> What you will do
Count each line in which the word "scene" appears. Reply with the total and nothing more.

> Available data
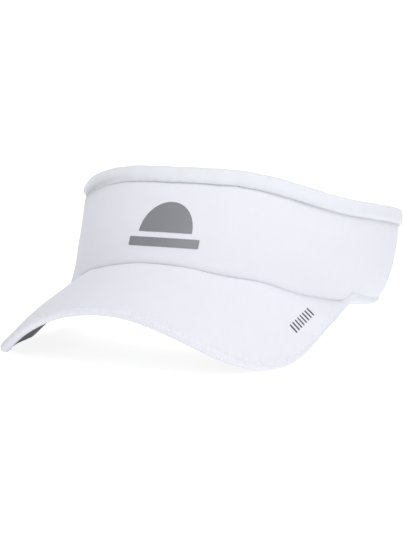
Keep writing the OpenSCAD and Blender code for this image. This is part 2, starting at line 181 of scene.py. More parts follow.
class VisorPrints(bpy.types.PropertyGroup):
    """Sizes and places of the prints"""

    emblem_width: length("Emblem width", "Width of the emblem's bar", 0.0425)
    emblem_height: length("Emblem height", "Height of the whole emblem", 0.0255)
    emblem_low: length("Emblem foot", "Height of the emblem's lower edge above the hem", 0.0220)
    emblem_aside: length("Emblem offset", "How far the emblem stands to the wearer's left", 0.0024)
    bars: bpy.props.IntProperty(name="Bars", description="Number of bars on the brim", default=8)
    bar_pitch: length("Bar pitch", "Distance from one bar to the next", 0.00295)
    bar_length: length("Bar length", "Length of a bar", 0.0038)
    bar_width: length("Bar width", "Width of a bar", 0.0011)
    bars_forward: length("Bars forward", "Distance of the row's middle in front of the widest place", 0.0076)
    bars_inwards: length("Bars inwards", "Distance of the row in from the widest place", 0.0091)


class VisorColours(bpy.types.PropertyGroup):
    """Colours of the visor's finishes"""

    white: hex_colour("White cloth", "Stretch-woven polyester of the crown", "#E6E7EF")
    brim_white: hex_colour("Brim cloth", "Stretch-woven polyester of the brim", "#E6E7EF")
    roll_white: hex_colour("Roll cloth", "Padded roll and hem binding", "#E5E7EE")
    towel: hex_colour("Towelling", "Sweatband", "#E6E7EC")
    backing: hex_colour("Backing", "Foam-backed lining", "#D9DAE0")
    underside: hex_colour("Under brim", "Dark twill below the brim", "#47484B")
    emblem: hex_colour("Emblem", "Reflective transfer film", "#919298")
    ink: hex_colour("Ink", "Dark transfer ink on the brim", "#55565B")
    webbing: hex_colour("Webbing", "Strap webbing", "#E2E4EA")
    thread: hex_colour("Thread", "Sewing thread", "#EEEFF4")
    board: hex_colour("Board", "Moulded board in the brim", "#E8E8E2")
    hooks: hex_colour("Hooks", "Hook patch", "#D8DADF")
    loops: hex_colour("Loops", "Loop patch", "#DDDFE6")
    ribbon: hex_colour("Ribbon", "Labels", "#F1F1EF")
    tape: hex_colour("Tape", "Seam tape, pull end and end bindings", "#E4E5EA")
    floor: hex_colour("Floor", "Studio floor", "#A6A6A6")


# ---------------------------------------------------------------- shape of the visor


def smooth(t):
    """0 before 0, 1 after 1, and a half cosine wave between."""
    return 0.5 - 0.5 * np.cos(np.pi * np.clip(t, 0, 1))


def hill(x, centre, width):
    """A smooth bump, 1 at its centre, that fades over about the given width."""
    return np.exp(-((x - centre) / width) ** 2)


def ripple(x, y, wave, seed, stretch=1.0, terms=14):
    """Smooth seeded waves of about the given wavelength; stretch lengthens them along y."""
    rng = np.random.default_rng(seed)
    total = np.zeros(np.broadcast(x, y).shape)
    for _ in range(terms):
        turn, phase = rng.uniform(0, 2 * np.pi, 2)
        rate = 2 * np.pi / (wave * rng.uniform(0.7, 1.5))
        total += np.cos(rate * (x * np.cos(turn) + y * np.sin(turn) / stretch) + phase)
    return total / math.sqrt(terms)


class Crown:
    """The head band as a surface of angle from the forehead, height above the hem and offset outwards."""

    def __init__(self, scene):
        self.band, self.plies, self.brim, self.strap = (
            scene.visor_band, scene.visor_plies, scene.visor_brim, scene.visor_strap)
        left, right = (np.array(JOINTS[name]["pos_m"]) for name in ("left_temple", "right_temple"))
        axis = JOINTS["left_temple"]["axis"]
        self.centre = (left + right) / 2
        self.half_width = float(left[0])
        self.tilt = math.atan2(axis[1], axis[2])
        self.flare = axis[0] / math.hypot(axis[1], axis[2])
        self.rear_to = math.pi - self.band.band_end - self.band.end_width
        strap_room = self.strap.low + self.strap.height + 1.5 * MM + self.plies.roll_height
        self.tail_drop = float(self.plain_top(np.array(self.rear_to))) - strap_room

    def bulge(self, z):
        v = np.clip(z / self.band.swell_height, -0.2, 1.2)
        return 4 * v * (1 - v)

    def drawn_in(self, a, z):
        """How far the hem is drawn in behind the temples."""
        turn = np.abs(a)
        begins = smooth((turn - 78 * DEG) / (18 * DEG))
        ends = smooth((turn - 118 * DEG) / (20 * DEG))
        return self.band.draw_in * begins * (1 - ends) * np.exp(-np.maximum(z, 0) / self.plies.hem_height)

    def hollow(self, a, z):
        """How far the band is pressed in at half its height beside the right temple."""
        return self.band.press * hill(a, -62 * DEG, 22 * DEG) * hill(z, 36 * MM, 16 * MM)

    def side_radius(self, z, t):
        return self.half_width + t + self.flare * z + self.band.side_swell * self.bulge(z)

    def front_radius(self, z, t):
        return self.band.front_reach + t - self.band.front_lean * z + self.band.front_swell * self.bulge(z)

    def point(self, a, z, t):
        """A point in the band's own frame, before it is set down on the table."""
        a, z, t = np.broadcast_arrays(np.asarray(a, float), np.asarray(z, float), np.asarray(t, float))
        t = t - self.drawn_in(a, z) - self.hollow(a, z)
        reach = np.where(np.cos(a) > 0, self.front_radius(z, t), self.side_radius(z, t))
        return np.stack([self.side_radius(z, t) * np.sin(a), -reach * np.cos(a), z], -1)

    def place(self, p):
        """Sets points of the band's frame down on the table, in the row frame."""
        c, s = math.cos(self.tilt), math.sin(self.tilt)
        x, y, z = p[..., 0], p[..., 1], p[..., 2]
        turned = np.stack([x, y * c + z * s, z * c - y * s], -1)
        return turned + self.centre

    def set_down(self, p, least=0.05):
        """As place, but no point lies lower than the given height in millimetres above the table."""
        placed = self.place(p)
        placed[..., 2] = np.maximum(placed[..., 2], least * MM)
        return placed

    def at(self, a, z, t):
        return self.place(self.point(a, z, t))

    def plain_top(self, a):
        b, a = self.band, np.abs(a)
        peak = smooth((a - b.peak_from) / (b.peak_to - b.peak_from))
        back = smooth((a - math.pi / 2) / (math.pi / 2))
        to_side, to_rear = b.side_height - b.front_height, b.rear_height - b.side_height
        return b.front_height + to_side * peak + to_rear * back

    def top(self, a):
        tail = smooth((np.abs(a) - self.band.tail_from) / (self.rear_to - self.band.tail_from))
        rise = self.band.rear_rise * hill(np.abs(a), 115 * DEG, 15 * DEG)
        return self.plain_top(a) - self.tail_drop * tail + rise

    def seam(self, a):
        """Height of the seam below the padded roll."""
        return self.top(a) - self.plies.roll_height

    def along(self, a):
        """Length along the band from the forehead, at about half its height."""
        grid = np.linspace(0, math.pi, 721)
        p = self.point(grid, 0.03, 0)
        run = np.concatenate([[0], np.cumsum(np.linalg.norm(np.diff(p, axis=0), axis=1))])
        return np.sign(a) * np.interp(np.abs(a), grid, run)

    def foot(self, a, t):
        """Height at which the band meets the brim, or the hem plane behind the brim's ends."""
        a = np.asarray(a, float)
        z = np.zeros(np.broadcast(a, t).shape)
        for _ in range(8):
            p = self.point(a, z, t)
            z = Brim(self).height(p[..., 0], p[..., 1])
        return np.where(np.abs(a) < self.brim.end_angle, z, 0.0)

    def hem_lift(self, a):
        """How far the hem's lower edge curls up behind the temples."""
        return self.band.curl_up * hill(np.abs(a), 116 * DEG, 14 * DEG)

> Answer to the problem
3